Building Positive Relationships with Students
Building strong relationships is one of the most important things that you can do as a teacher. "A nurturing teacher-student relationship built on trust, understanding, and caring will foster students' cooperation and motivation, and promote their learning, social and emotional development, and academic achievement at school" (Carolyn Webster-Stratton, 2012). Building strong relationships with students does not take a lot of time but can make a huge difference. Having a simple two minute conversation with a child each day can do a lot to strengthen a relationship. A great way to foster trust and relationships between teacher and students is to allow the students to participate in child-directed play during break times. Students enjoy being in charge of the play, and the relationship between the students and the teacher is strengthened through shared games and play.
Preventing Behaviour Problems: The Proactive Teacher
It is easy to automatically react with emotion or frustration to a child's negative behaviour, rather than responding to the behaviour in a strategic way. Rather than reacting to problem behaviours when they arise, teachers can anticipate the kinds of classroom conditions that are likely to produce disruptive or disengaged behaviours and take proactive steps to prevent them. Proactively setting clear, concise rules that are easy for children to follow, establishing predictable routines and planning for transitions, giving hyperactive and inattentive students opportunities to move in appropriate ways and giving effective commands and instructions are all ways that teachers can be proactive in their classrooms. Teachers can try using nonverbal signals, select a challenging student to set up a behaviour plan using proactive strategies, practice using proactive strategies such as when-then commands and transition strategies, and make special connections with a student who is "invisible" or a student who is challenging among other techniques to become more proactive.

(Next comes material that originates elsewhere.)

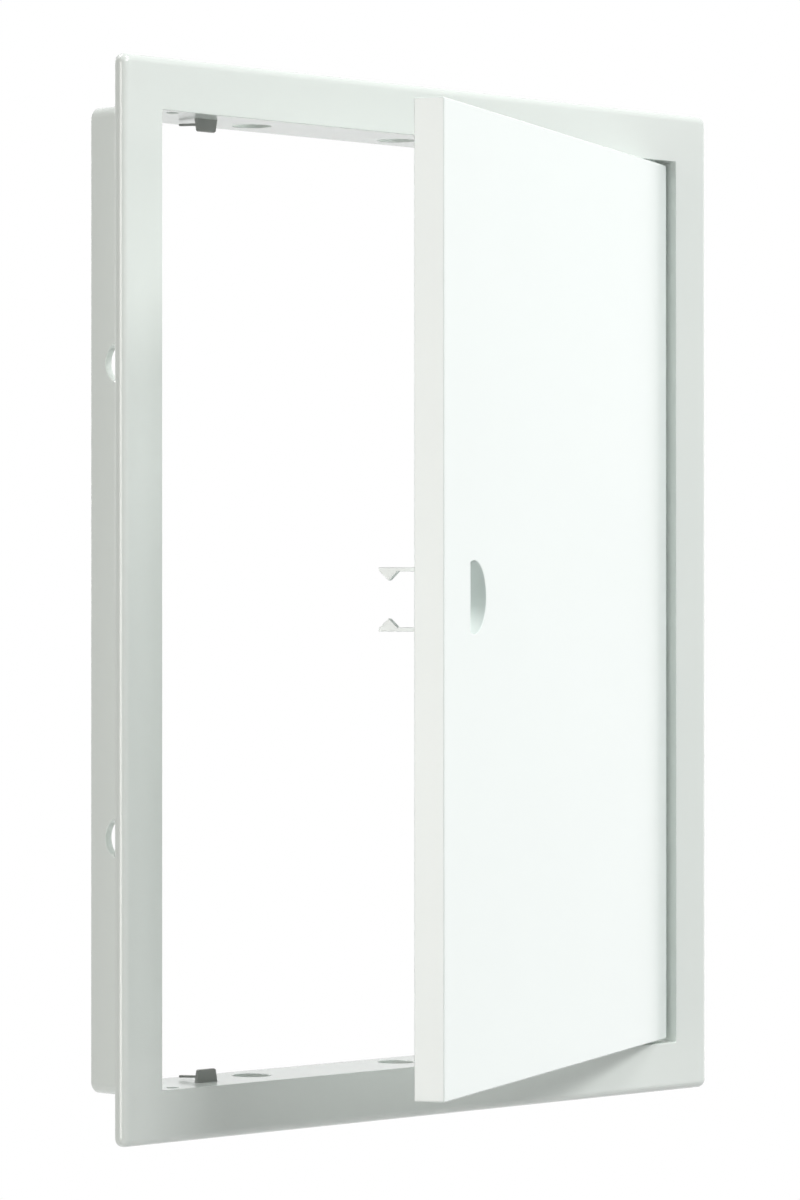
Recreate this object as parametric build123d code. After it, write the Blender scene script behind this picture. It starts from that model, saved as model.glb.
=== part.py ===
from build123d import *
import os

# Access panel door, moulded in white plastic: a flanged frame that sits in a
# hole in a wall, and a shallow door that hangs in it on two pins.
# Millimetres. The origin is the middle of the opening, on the wall's surface,
# which is the back of the flange. X runs right to the hinges, Y runs back
# into the wall and Z runs up.

# Frame: opening, collar and flange
opening_width = 191.6
opening_height = 241.6
collar_wall = 2.2
collar_depth = 21.0
collar_corner_radius = 3.0
flange_lap = 11.0
flange_thickness = 3.0
flange_corner_radius = 2.4
flange_edge_round = 1.3
opening_edge_round = 0.8

# Holes through the collar for its fixings
fixing_hole_radius = 5.0
fixing_hole_depth = 10.5
fixing_side_offset = 59.0
fixing_top_offset = 52.5

# Door: a tray with its skin at the front
door_gap = 1.0
door_depth = 7.6
door_skin_thickness = 2.0
door_rim_wall = 1.8
door_edge_round = 0.4
door_hinge_edge_round = 2.5
door_rest_angle = 25.0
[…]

The Importance of Teacher Attention, Coaching and Praise
The quality of a teacher's attention is one of the most important in determining whether children become motivated and successful learners. Additionally, teachers who deliver high amounts of praise typically experience lower rates of off-task or disruptive behaviours, leaving more time for academic teaching. Research has shown that teachers give three to fifteen times more attention to student misbehaviour than positive behaviour in their classrooms. Consistent and meaningful encouragement and praise from a teacher can build a child's self-confidence and can contribute to building trusting and supportive relationships. This, in turn, increases students' academic commitment and performance and reduces disruptive behaviour. A host of research indicates that the simple use of contingent behaviour-specific praise and attention to positive student behaviour reinforces and nurtures children's growing emotional, social, and academic competence.
Motivating Children Through Incentives
When students have difficulty with a particular behaviour or area of learning, teacher attention, coaching, and praise may not be strong enough reinforcers to motivate them. One way of assisting the learning process is to give students concrete evidence of their progress through tangible rewards such as stickers, hand stamps, points, special rewards, or celebrations. Research has indicated a multitude of positive results from using incentive programmes, such as increased classroom participation, on-task work and attention, cooperative behaviours, improving spelling and math accuracy, decreasing transition time, reducing talking out and out of seat behaviour, and decreasing more serious behaviour problems. It is of course important to continue providing social approval, coaching methods and encouragement as well while using incentive programmes to motivate students as the impact is greater when both types of social and tangible rewards are combined.
Decreasing Inappropriate Behaviour
Some strategies that are commonly used by teachers in an attempt to manage inappropriate behaviour, such as lecturing or yelling, putting a student's name on the board, or sending the child to the principal's office have actually been shown to be ineffective. In fact, criticising, scolding, and shouting only results in students learning to shout, criticise, and argue with both teachers and peers. Some techniques may provide teacher attention that actually reinforces the particular misbehaviour or adds to the students' negative self image. Learning to provide an ethical and respectful approach to discipline is a key part of learning how to decrease inappropriate behaviour in the classroom and to effectively teach children more appropriate behaviours. A discipline hierarchy is taught which emphasises using the least intrusive discipline methods as a first priority, working up to the more intensive strategies for more aggressive and destructive behaviour.
Emotional Regulation, Social Skills & Problem Solving
In order to create a solid foundation for children's learning interactions that will support their school readiness growth, academic success, and social emotional development, teachers must learn techniques to increase children's abilities to express themselves and self-regulate their emotions. Descriptive commenting, a form of commentary where the teacher enters a student's internal and imaginary world, narrates their ideas, thoughts and feelings and interests, helps them feel confident by being an 'appreciative audience' and providing focused attention on their learning process, is a key skill that underpins all of the coaching techniques taught in this workshop. These expanded descriptions of a student's activity promote a student's cognitive awareness of what they are seeing, doing, thinking or feeling, building their self-confidence, and supporting their creativity, independence, and struggle to discover and learn something new. Teachers who use these descriptive coaching methods consistently find that their students come to love this kind of attention, feel more strongly attached to their teachers, persist at the activity despite feeling frustrated and show gains in academic, social, and emotional competency.